A thumbs up from car rental guy- he didn't notice the dent on the front right- we relaxed into our last evening in Argentina with a double scoop of the town's finest helado. Early night for us, bus to Chile at 6am the next morning!



Tuesday, 5 March 2013

From the Clouds to the Vine: Cordoba & Mendoza

Attempting to sleep on a bus that seemed to twilight as a cockroach sanctuary, we wondered-  'How can there be an Argentinian city to sufficiently follow Buenos Aires?' We were headed North West to university town, Cordoba. With 250,000 students, and 250 bars in our local neighbourhood, we discovered that this fun-loving lifestyle was not confined to the province of the capital. After our standardly strange bus-recovery period (all three of us slept for five hours, sitting upright, on the one hostel sofa before we could check in), we still ended up partying 'til dawn and indulging in greasy, greasy meals. Spanish, however much improved in conversations about tipping toilet attendants, still serves us up three large meals when we only asked for two. Oh well, we try. We try especially hard under the influence of local specialty, fernet and coke, apparently, to describe our endeavors to the unfortunate, friendly Argentinians. We. Us. Today. Jumped. Out. Of. A. Plane. Avion. Aeropuerto. You know?! Us, WHISSSSH. 
Our Spanish couldn't stretch far enough to adequately describe the spectrum of emotions we all went through prior, during and after our experience. If only we had the pictures handy.


There's only so many times we can say in unison that "We all loved it, it was the best thing we've ever done," and know that we all mean it. Turns out that facing fears doesn't work out for everyone. It's still just fucking fear. 
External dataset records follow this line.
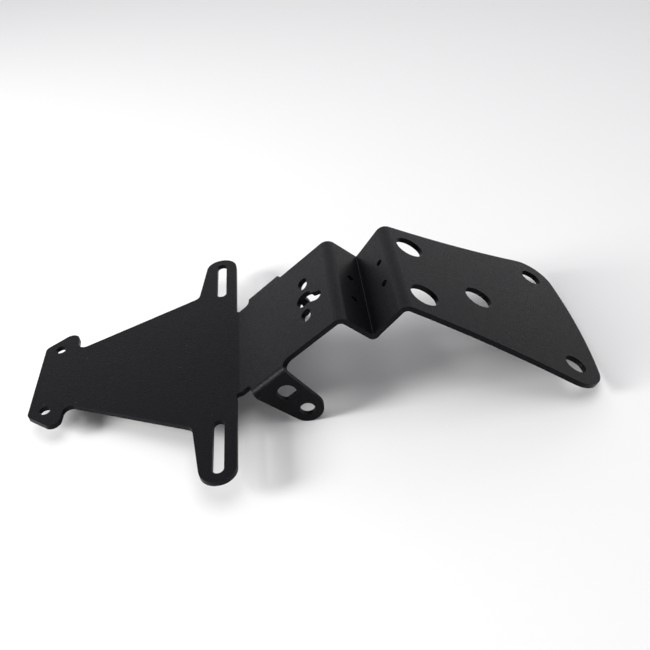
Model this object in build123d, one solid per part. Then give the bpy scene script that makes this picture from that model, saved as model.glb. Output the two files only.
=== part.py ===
"""Tail tidy: one folded sheet steel bracket that carries a number plate, its light and two indicators.

The sheet is a long strip. From left to right it is a number plate panel, a sloping arm with a side tab
turned down at each edge, a narrow upstanding fold, and a mount plate. Sizes are in millimetres.

Each flat has its own plane on the sheet's top face. There x runs along the strip from the fold that the
flat starts at, y runs across the strip, and z stands out of the top face. Folds are given by where the
top faces of two flats would meet if the corner were sharp.
"""

import os
from math import asin, atan2, cos, degrees, radians, sin, tan

from build123d import *

# Sheet
sheet = 3.0
inside_radius = 2.0
ridge_inside_radius = 3.0
valley_inside_radius = 0.4

# Folds along the strip, in degrees turned
panel_fold = 35.3
ridge_1_fold = 80.4
valley_fold = 92.2
ridge_2_fold = 79.5

# Flats between the folds
arm_length = 73.5
flank_1_length = 22.3
flank_2_length = 25.3
arm_half_width = 37.1

# Number plate panel, with an ear at each corner of its free end
panel_length = 119.5
panel_root_half_width = 56.7
panel_end_half_width = 23.2
ear_length = 20.2
ear_tip_length = 19.0
ear_tip_half_width = 43.2
ear_corner_half_width = 29.0
ear_root_radius = 4.2
ear_tip_radius = 4.9
ear_corner_radius = 4.0
ear_hole_radius = 3.15
ear_hole_inset = 9.4
ear_hole_half_spacing = 26.1

# Wings beside the panel's fold, each with a long slot
wing_setback = 1.8
wing_tip_width = 18.5
wing_root_width = 24.1
wing_half_span = 96.2
wing_tip_radius = 9.5
wing_root_radius = 5.0
wing_slot_width = 6.0
wing_slot_length = 36.0
wing_slot_tip_margin = 5.4
wing_slot_setback = 11.4

# Relief notch between each wing and side tab
notch_depth = 1.0
notch_wing_radius = 1.6
notch_tab_radius = 3.0

# Side tabs, turned down from the arm's edges, for the indicators
tab_fold = 86.1
tab_half_spacing = 44.2
tab_start = 8.3
tab_width = 23.7
tab_drop = 37.5
tab_taper = 7.1
tab_end_flat = 0.35
tab_root_radius = 4.4
tab_hole_inset = 9.2
indicator_hole_radius = 5.3
indicator_hole_drop = 12.6
indicator_flat = 4.1
tab_small_hole_radius = 4.2
tab_small_hole_rise = 8.7

# Plate light: two fixing slots beside a cable hole that opens into a slanted slot
light_setback = 51.5
light_offset = -1.3
light_slot_width = 6.4
light_slot_length = 9.8
light_slot_half_spacing = 14.4
cable_hole_radius = 5.5
cable_slot_radius = 3.3
cable_slot_run = 10.0
cable_slot_slant = -28.0

# Cable tie holes, two in each flank of the fold
tie_hole_radius = 2.1
tie_hole_half_spacing = 9.8
tie_hole_setback_1 = 13.5
tie_hole_offset_1 = -2.1
tie_hole_setback_2 = 16.0
tie_hole_offset_2 = 0.5

# Mount plate
mount_length = 127.1
mount_neck_half_width = 38.9
mount_corner_setback = 6.6
mount_corner_half_width = 62.1
mount_corner_radius = 18.0
mount_edge_hollow = 2.95
front_hole_radius = 8.5
front_hole_setback = 15.5
front_hole_half_spacing = 23.1
middle_hole_radius = 8.45
middle_hole_setback = 54.4
middle_hole_offset = -6.3
rear_hole_radius = 6.5
rear_hole_inset = 19.1
rear_hole_half_spacing = 41.3

outside_radius = inside_radius + sheet
ridge_outside_radius = ridge_inside_radius + sheet
valley_outside_radius = valley_inside_radius + sheet


def heading(angle):
    """Unit vector in the side view, at an angle above the arm."""
    return Vector(cos(radians(angle)), 0, sin(radians(angle)))


def flat_plane(start, angle, towards=1):
    """Top face of a flat: x leaves its fold, z stands out of the sheet."""
    return Plane(start, x_dir=heading(angle) * towards, z_dir=heading(angle + 90))


# Angles of the flats above the arm, and the sharp corners where their top faces meet
flank_1_angle = -ridge_1_fold
flank_2_angle = flank_1_angle + valley_fold
mount_angle = flank_2_angle - ridge_2_fold
panel_corner = Vector(0, 0, 0)
ridge_1_corner = Vector(arm_length, 0, 0)
valley_corner = ridge_1_corner + heading(flank_1_angle) * flank_1_length
ridge_2_corner = valley_corner + heading(flank_2_angle) * flank_2_length

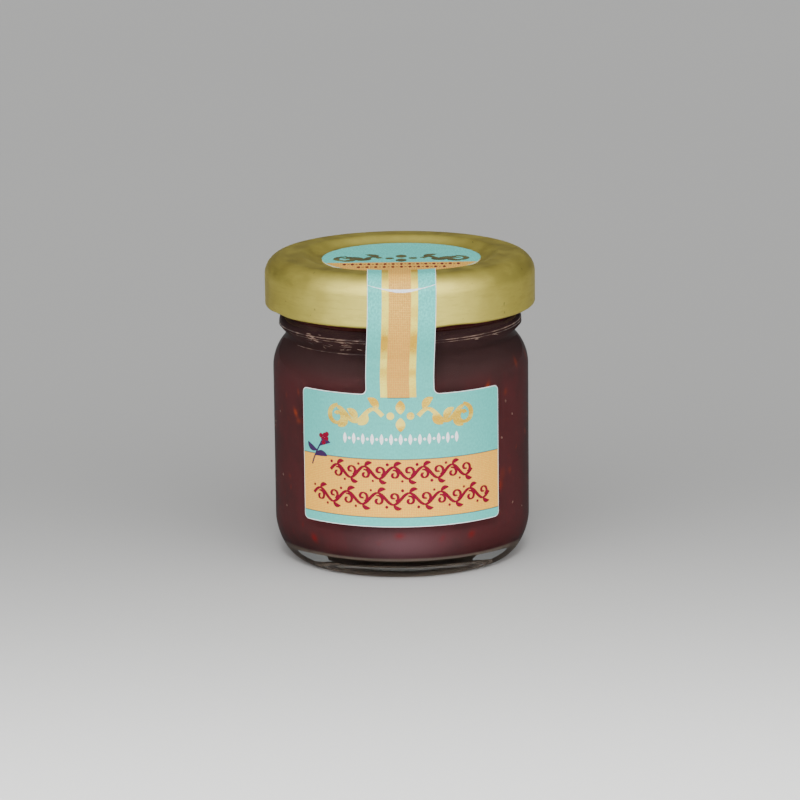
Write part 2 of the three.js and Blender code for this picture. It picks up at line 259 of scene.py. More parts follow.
def sideways(points):
    """The unit direction to the right of a polyline's way at each of its points."""
    way = np.gradient(points, axis=0)
    way /= np.hypot(*way.T)[:, None] + 1e-9
    return np.column_stack((way[:, 1], -way[:, 0]))


def smooth_line(points, step, sigma):
    """A polyline resampled every step and rounded by a Gaussian of width sigma."""
    points = np.asarray(points, float)
    length = np.concatenate(([0], np.cumsum(np.hypot(*np.diff(points, axis=0).T))))
    along = np.arange(0, length[-1], step)
    even = np.column_stack([np.interp(along, length, points[:, k]) for k in (0, 1)])
    reach = int(4 * sigma / step) + 1
    weight = np.exp(-0.5 * (np.arange(-reach, reach + 1) * step / sigma) ** 2)
    padded = np.vstack([
        even[0] - (even[reach:0:-1] - even[0]),
        even,
        even[-1] - (even[-2:-reach - 2:-1] - even[-1]),
    ])
    return np.column_stack([
        np.convolve(padded[:, k], weight / weight.sum(), mode="valid") for k in (0, 1)
    ])


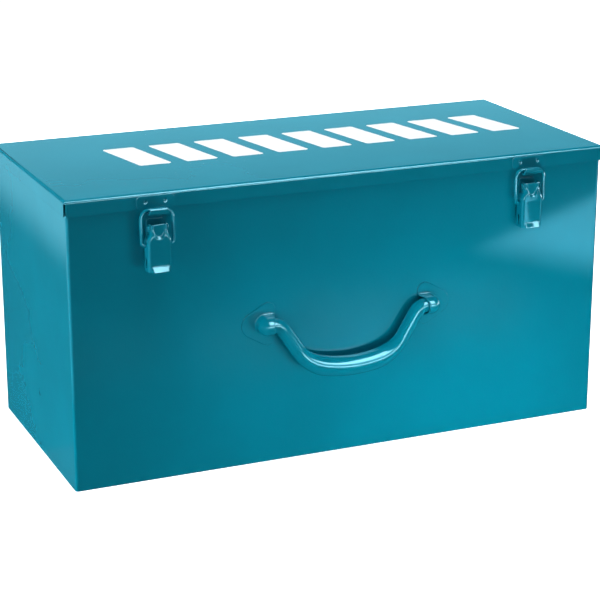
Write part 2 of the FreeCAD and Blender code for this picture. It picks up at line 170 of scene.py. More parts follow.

Feeling somewhat elated, one might say, invincible after such a feat, Meg took on a challenge of a different variety. The chorizo. It seems that skydiving works up quite an appetite for cured pig, and the relaxed environment of our hostel was more than accommodating to our strange activities. Every few minutes, the owner would check back on her progress, as Meg attempted to consume an entire chorizo. With no cutlery allowed, this was easier said than done, and as dry mouth and heart pains began to kick in, we let Meg rest easy (drink water and sit quietly for a while), and finished the last quarter of cured meat with olives, the civilised travelers that we are!

From olives to grapes, we traveled ten hours South West to wine region, Mendoza. Argentina isn't the cheapest of traveling destinations if you're expecting to while your days away rafting or eating asados with real-life gaucho guys, but when you come for the wine, you really get your money's worth.

 And what better, than to come to a city where wine IS the activity?!
Cashing in on the month's exercise fix (kayaking was a while ago now, guys), we rented bikes in order to cycle alongside the countryside's fine vineyards, stopping at various tasting spots along the way. Spoiled by the generosity of a wine-maker at the end of her shift and taking advantage of the optional absinthe from a girl who taught us the word for smell, we wobbled on dirt tracks and attempted to follow maps that somehow looked so much more complicated than they had when we set off. Gagging for agua (always 'sin gas, por favor'), we managed to get the bikes back in one piece. Although pretty drunk, this little afternoon window into the Argentinian wine country had only left us with a taste for more. There are so many different varieties of Malbec, you see. Oak aged, bottled aged, the blended grape. We would have to stay a couple more days and do it all over again. 


The second time, we were thankful to be offered helmets. And we managed to pick up some other wine-connoisseurs along the way. Those who would rather pay for just the tasting, please, not the tour. The finely refined tastebuds from Portsmouth, Cornwall and West London accompanied us on our journey from cellar to bar to balcony, sticking together with that familiar British glue, especially when we crashed in to one another, or couldn't push off on tandems. The weight is not evenly distributed, okay. 



Mendoza was full of surprises. Some were great.  Like saying goodbye to a pair of Addidas trainers left in the back of a late night taxi, only to have them dropped back off at our former hostel and delivered 16hrs south via a friendly Norwegian- SURPRISE! Some were bad. Like arranging to meet for dinner in the central plaza on the night of Carnival-SURPRISE- soaked to the bone by local boys with buckets and bottles of fountain water. And some were really shit. Like being woken up and dragged off a bus by the Argentinian military police- SURPRISE- full on interrogation whereby every item of our luggage was searched and sniffed for hints of illegal substances. We've only got two years, eleven months left of our sentence to wait out.



Luckily, they let us out for a day so we could discover beautiful Canyon de Atuel. Low on funds, as most jail-birds are, we decided against the conventional tours and got ourselves on the local bus. Turns out that canyons are quite big- where do you get off? We walked for around an hour in hunt of the view that we'd seen on the postcards in the ice-cream shop, but the landscape didn't change much. So, relatively content to admit defeat, we ate an early picnic by the river in the grounds of a hotel that we somehow managed to creep into. Somewhat recooperated, we gave this whole walking business another shot. Just a little bit further in that direction, perhaps over the top of that mountain, we might get there. And we bloody well did. The panoramic views over the canyon were breath-taking. As was the sun burn. Bring on some Altitude, Patagonia!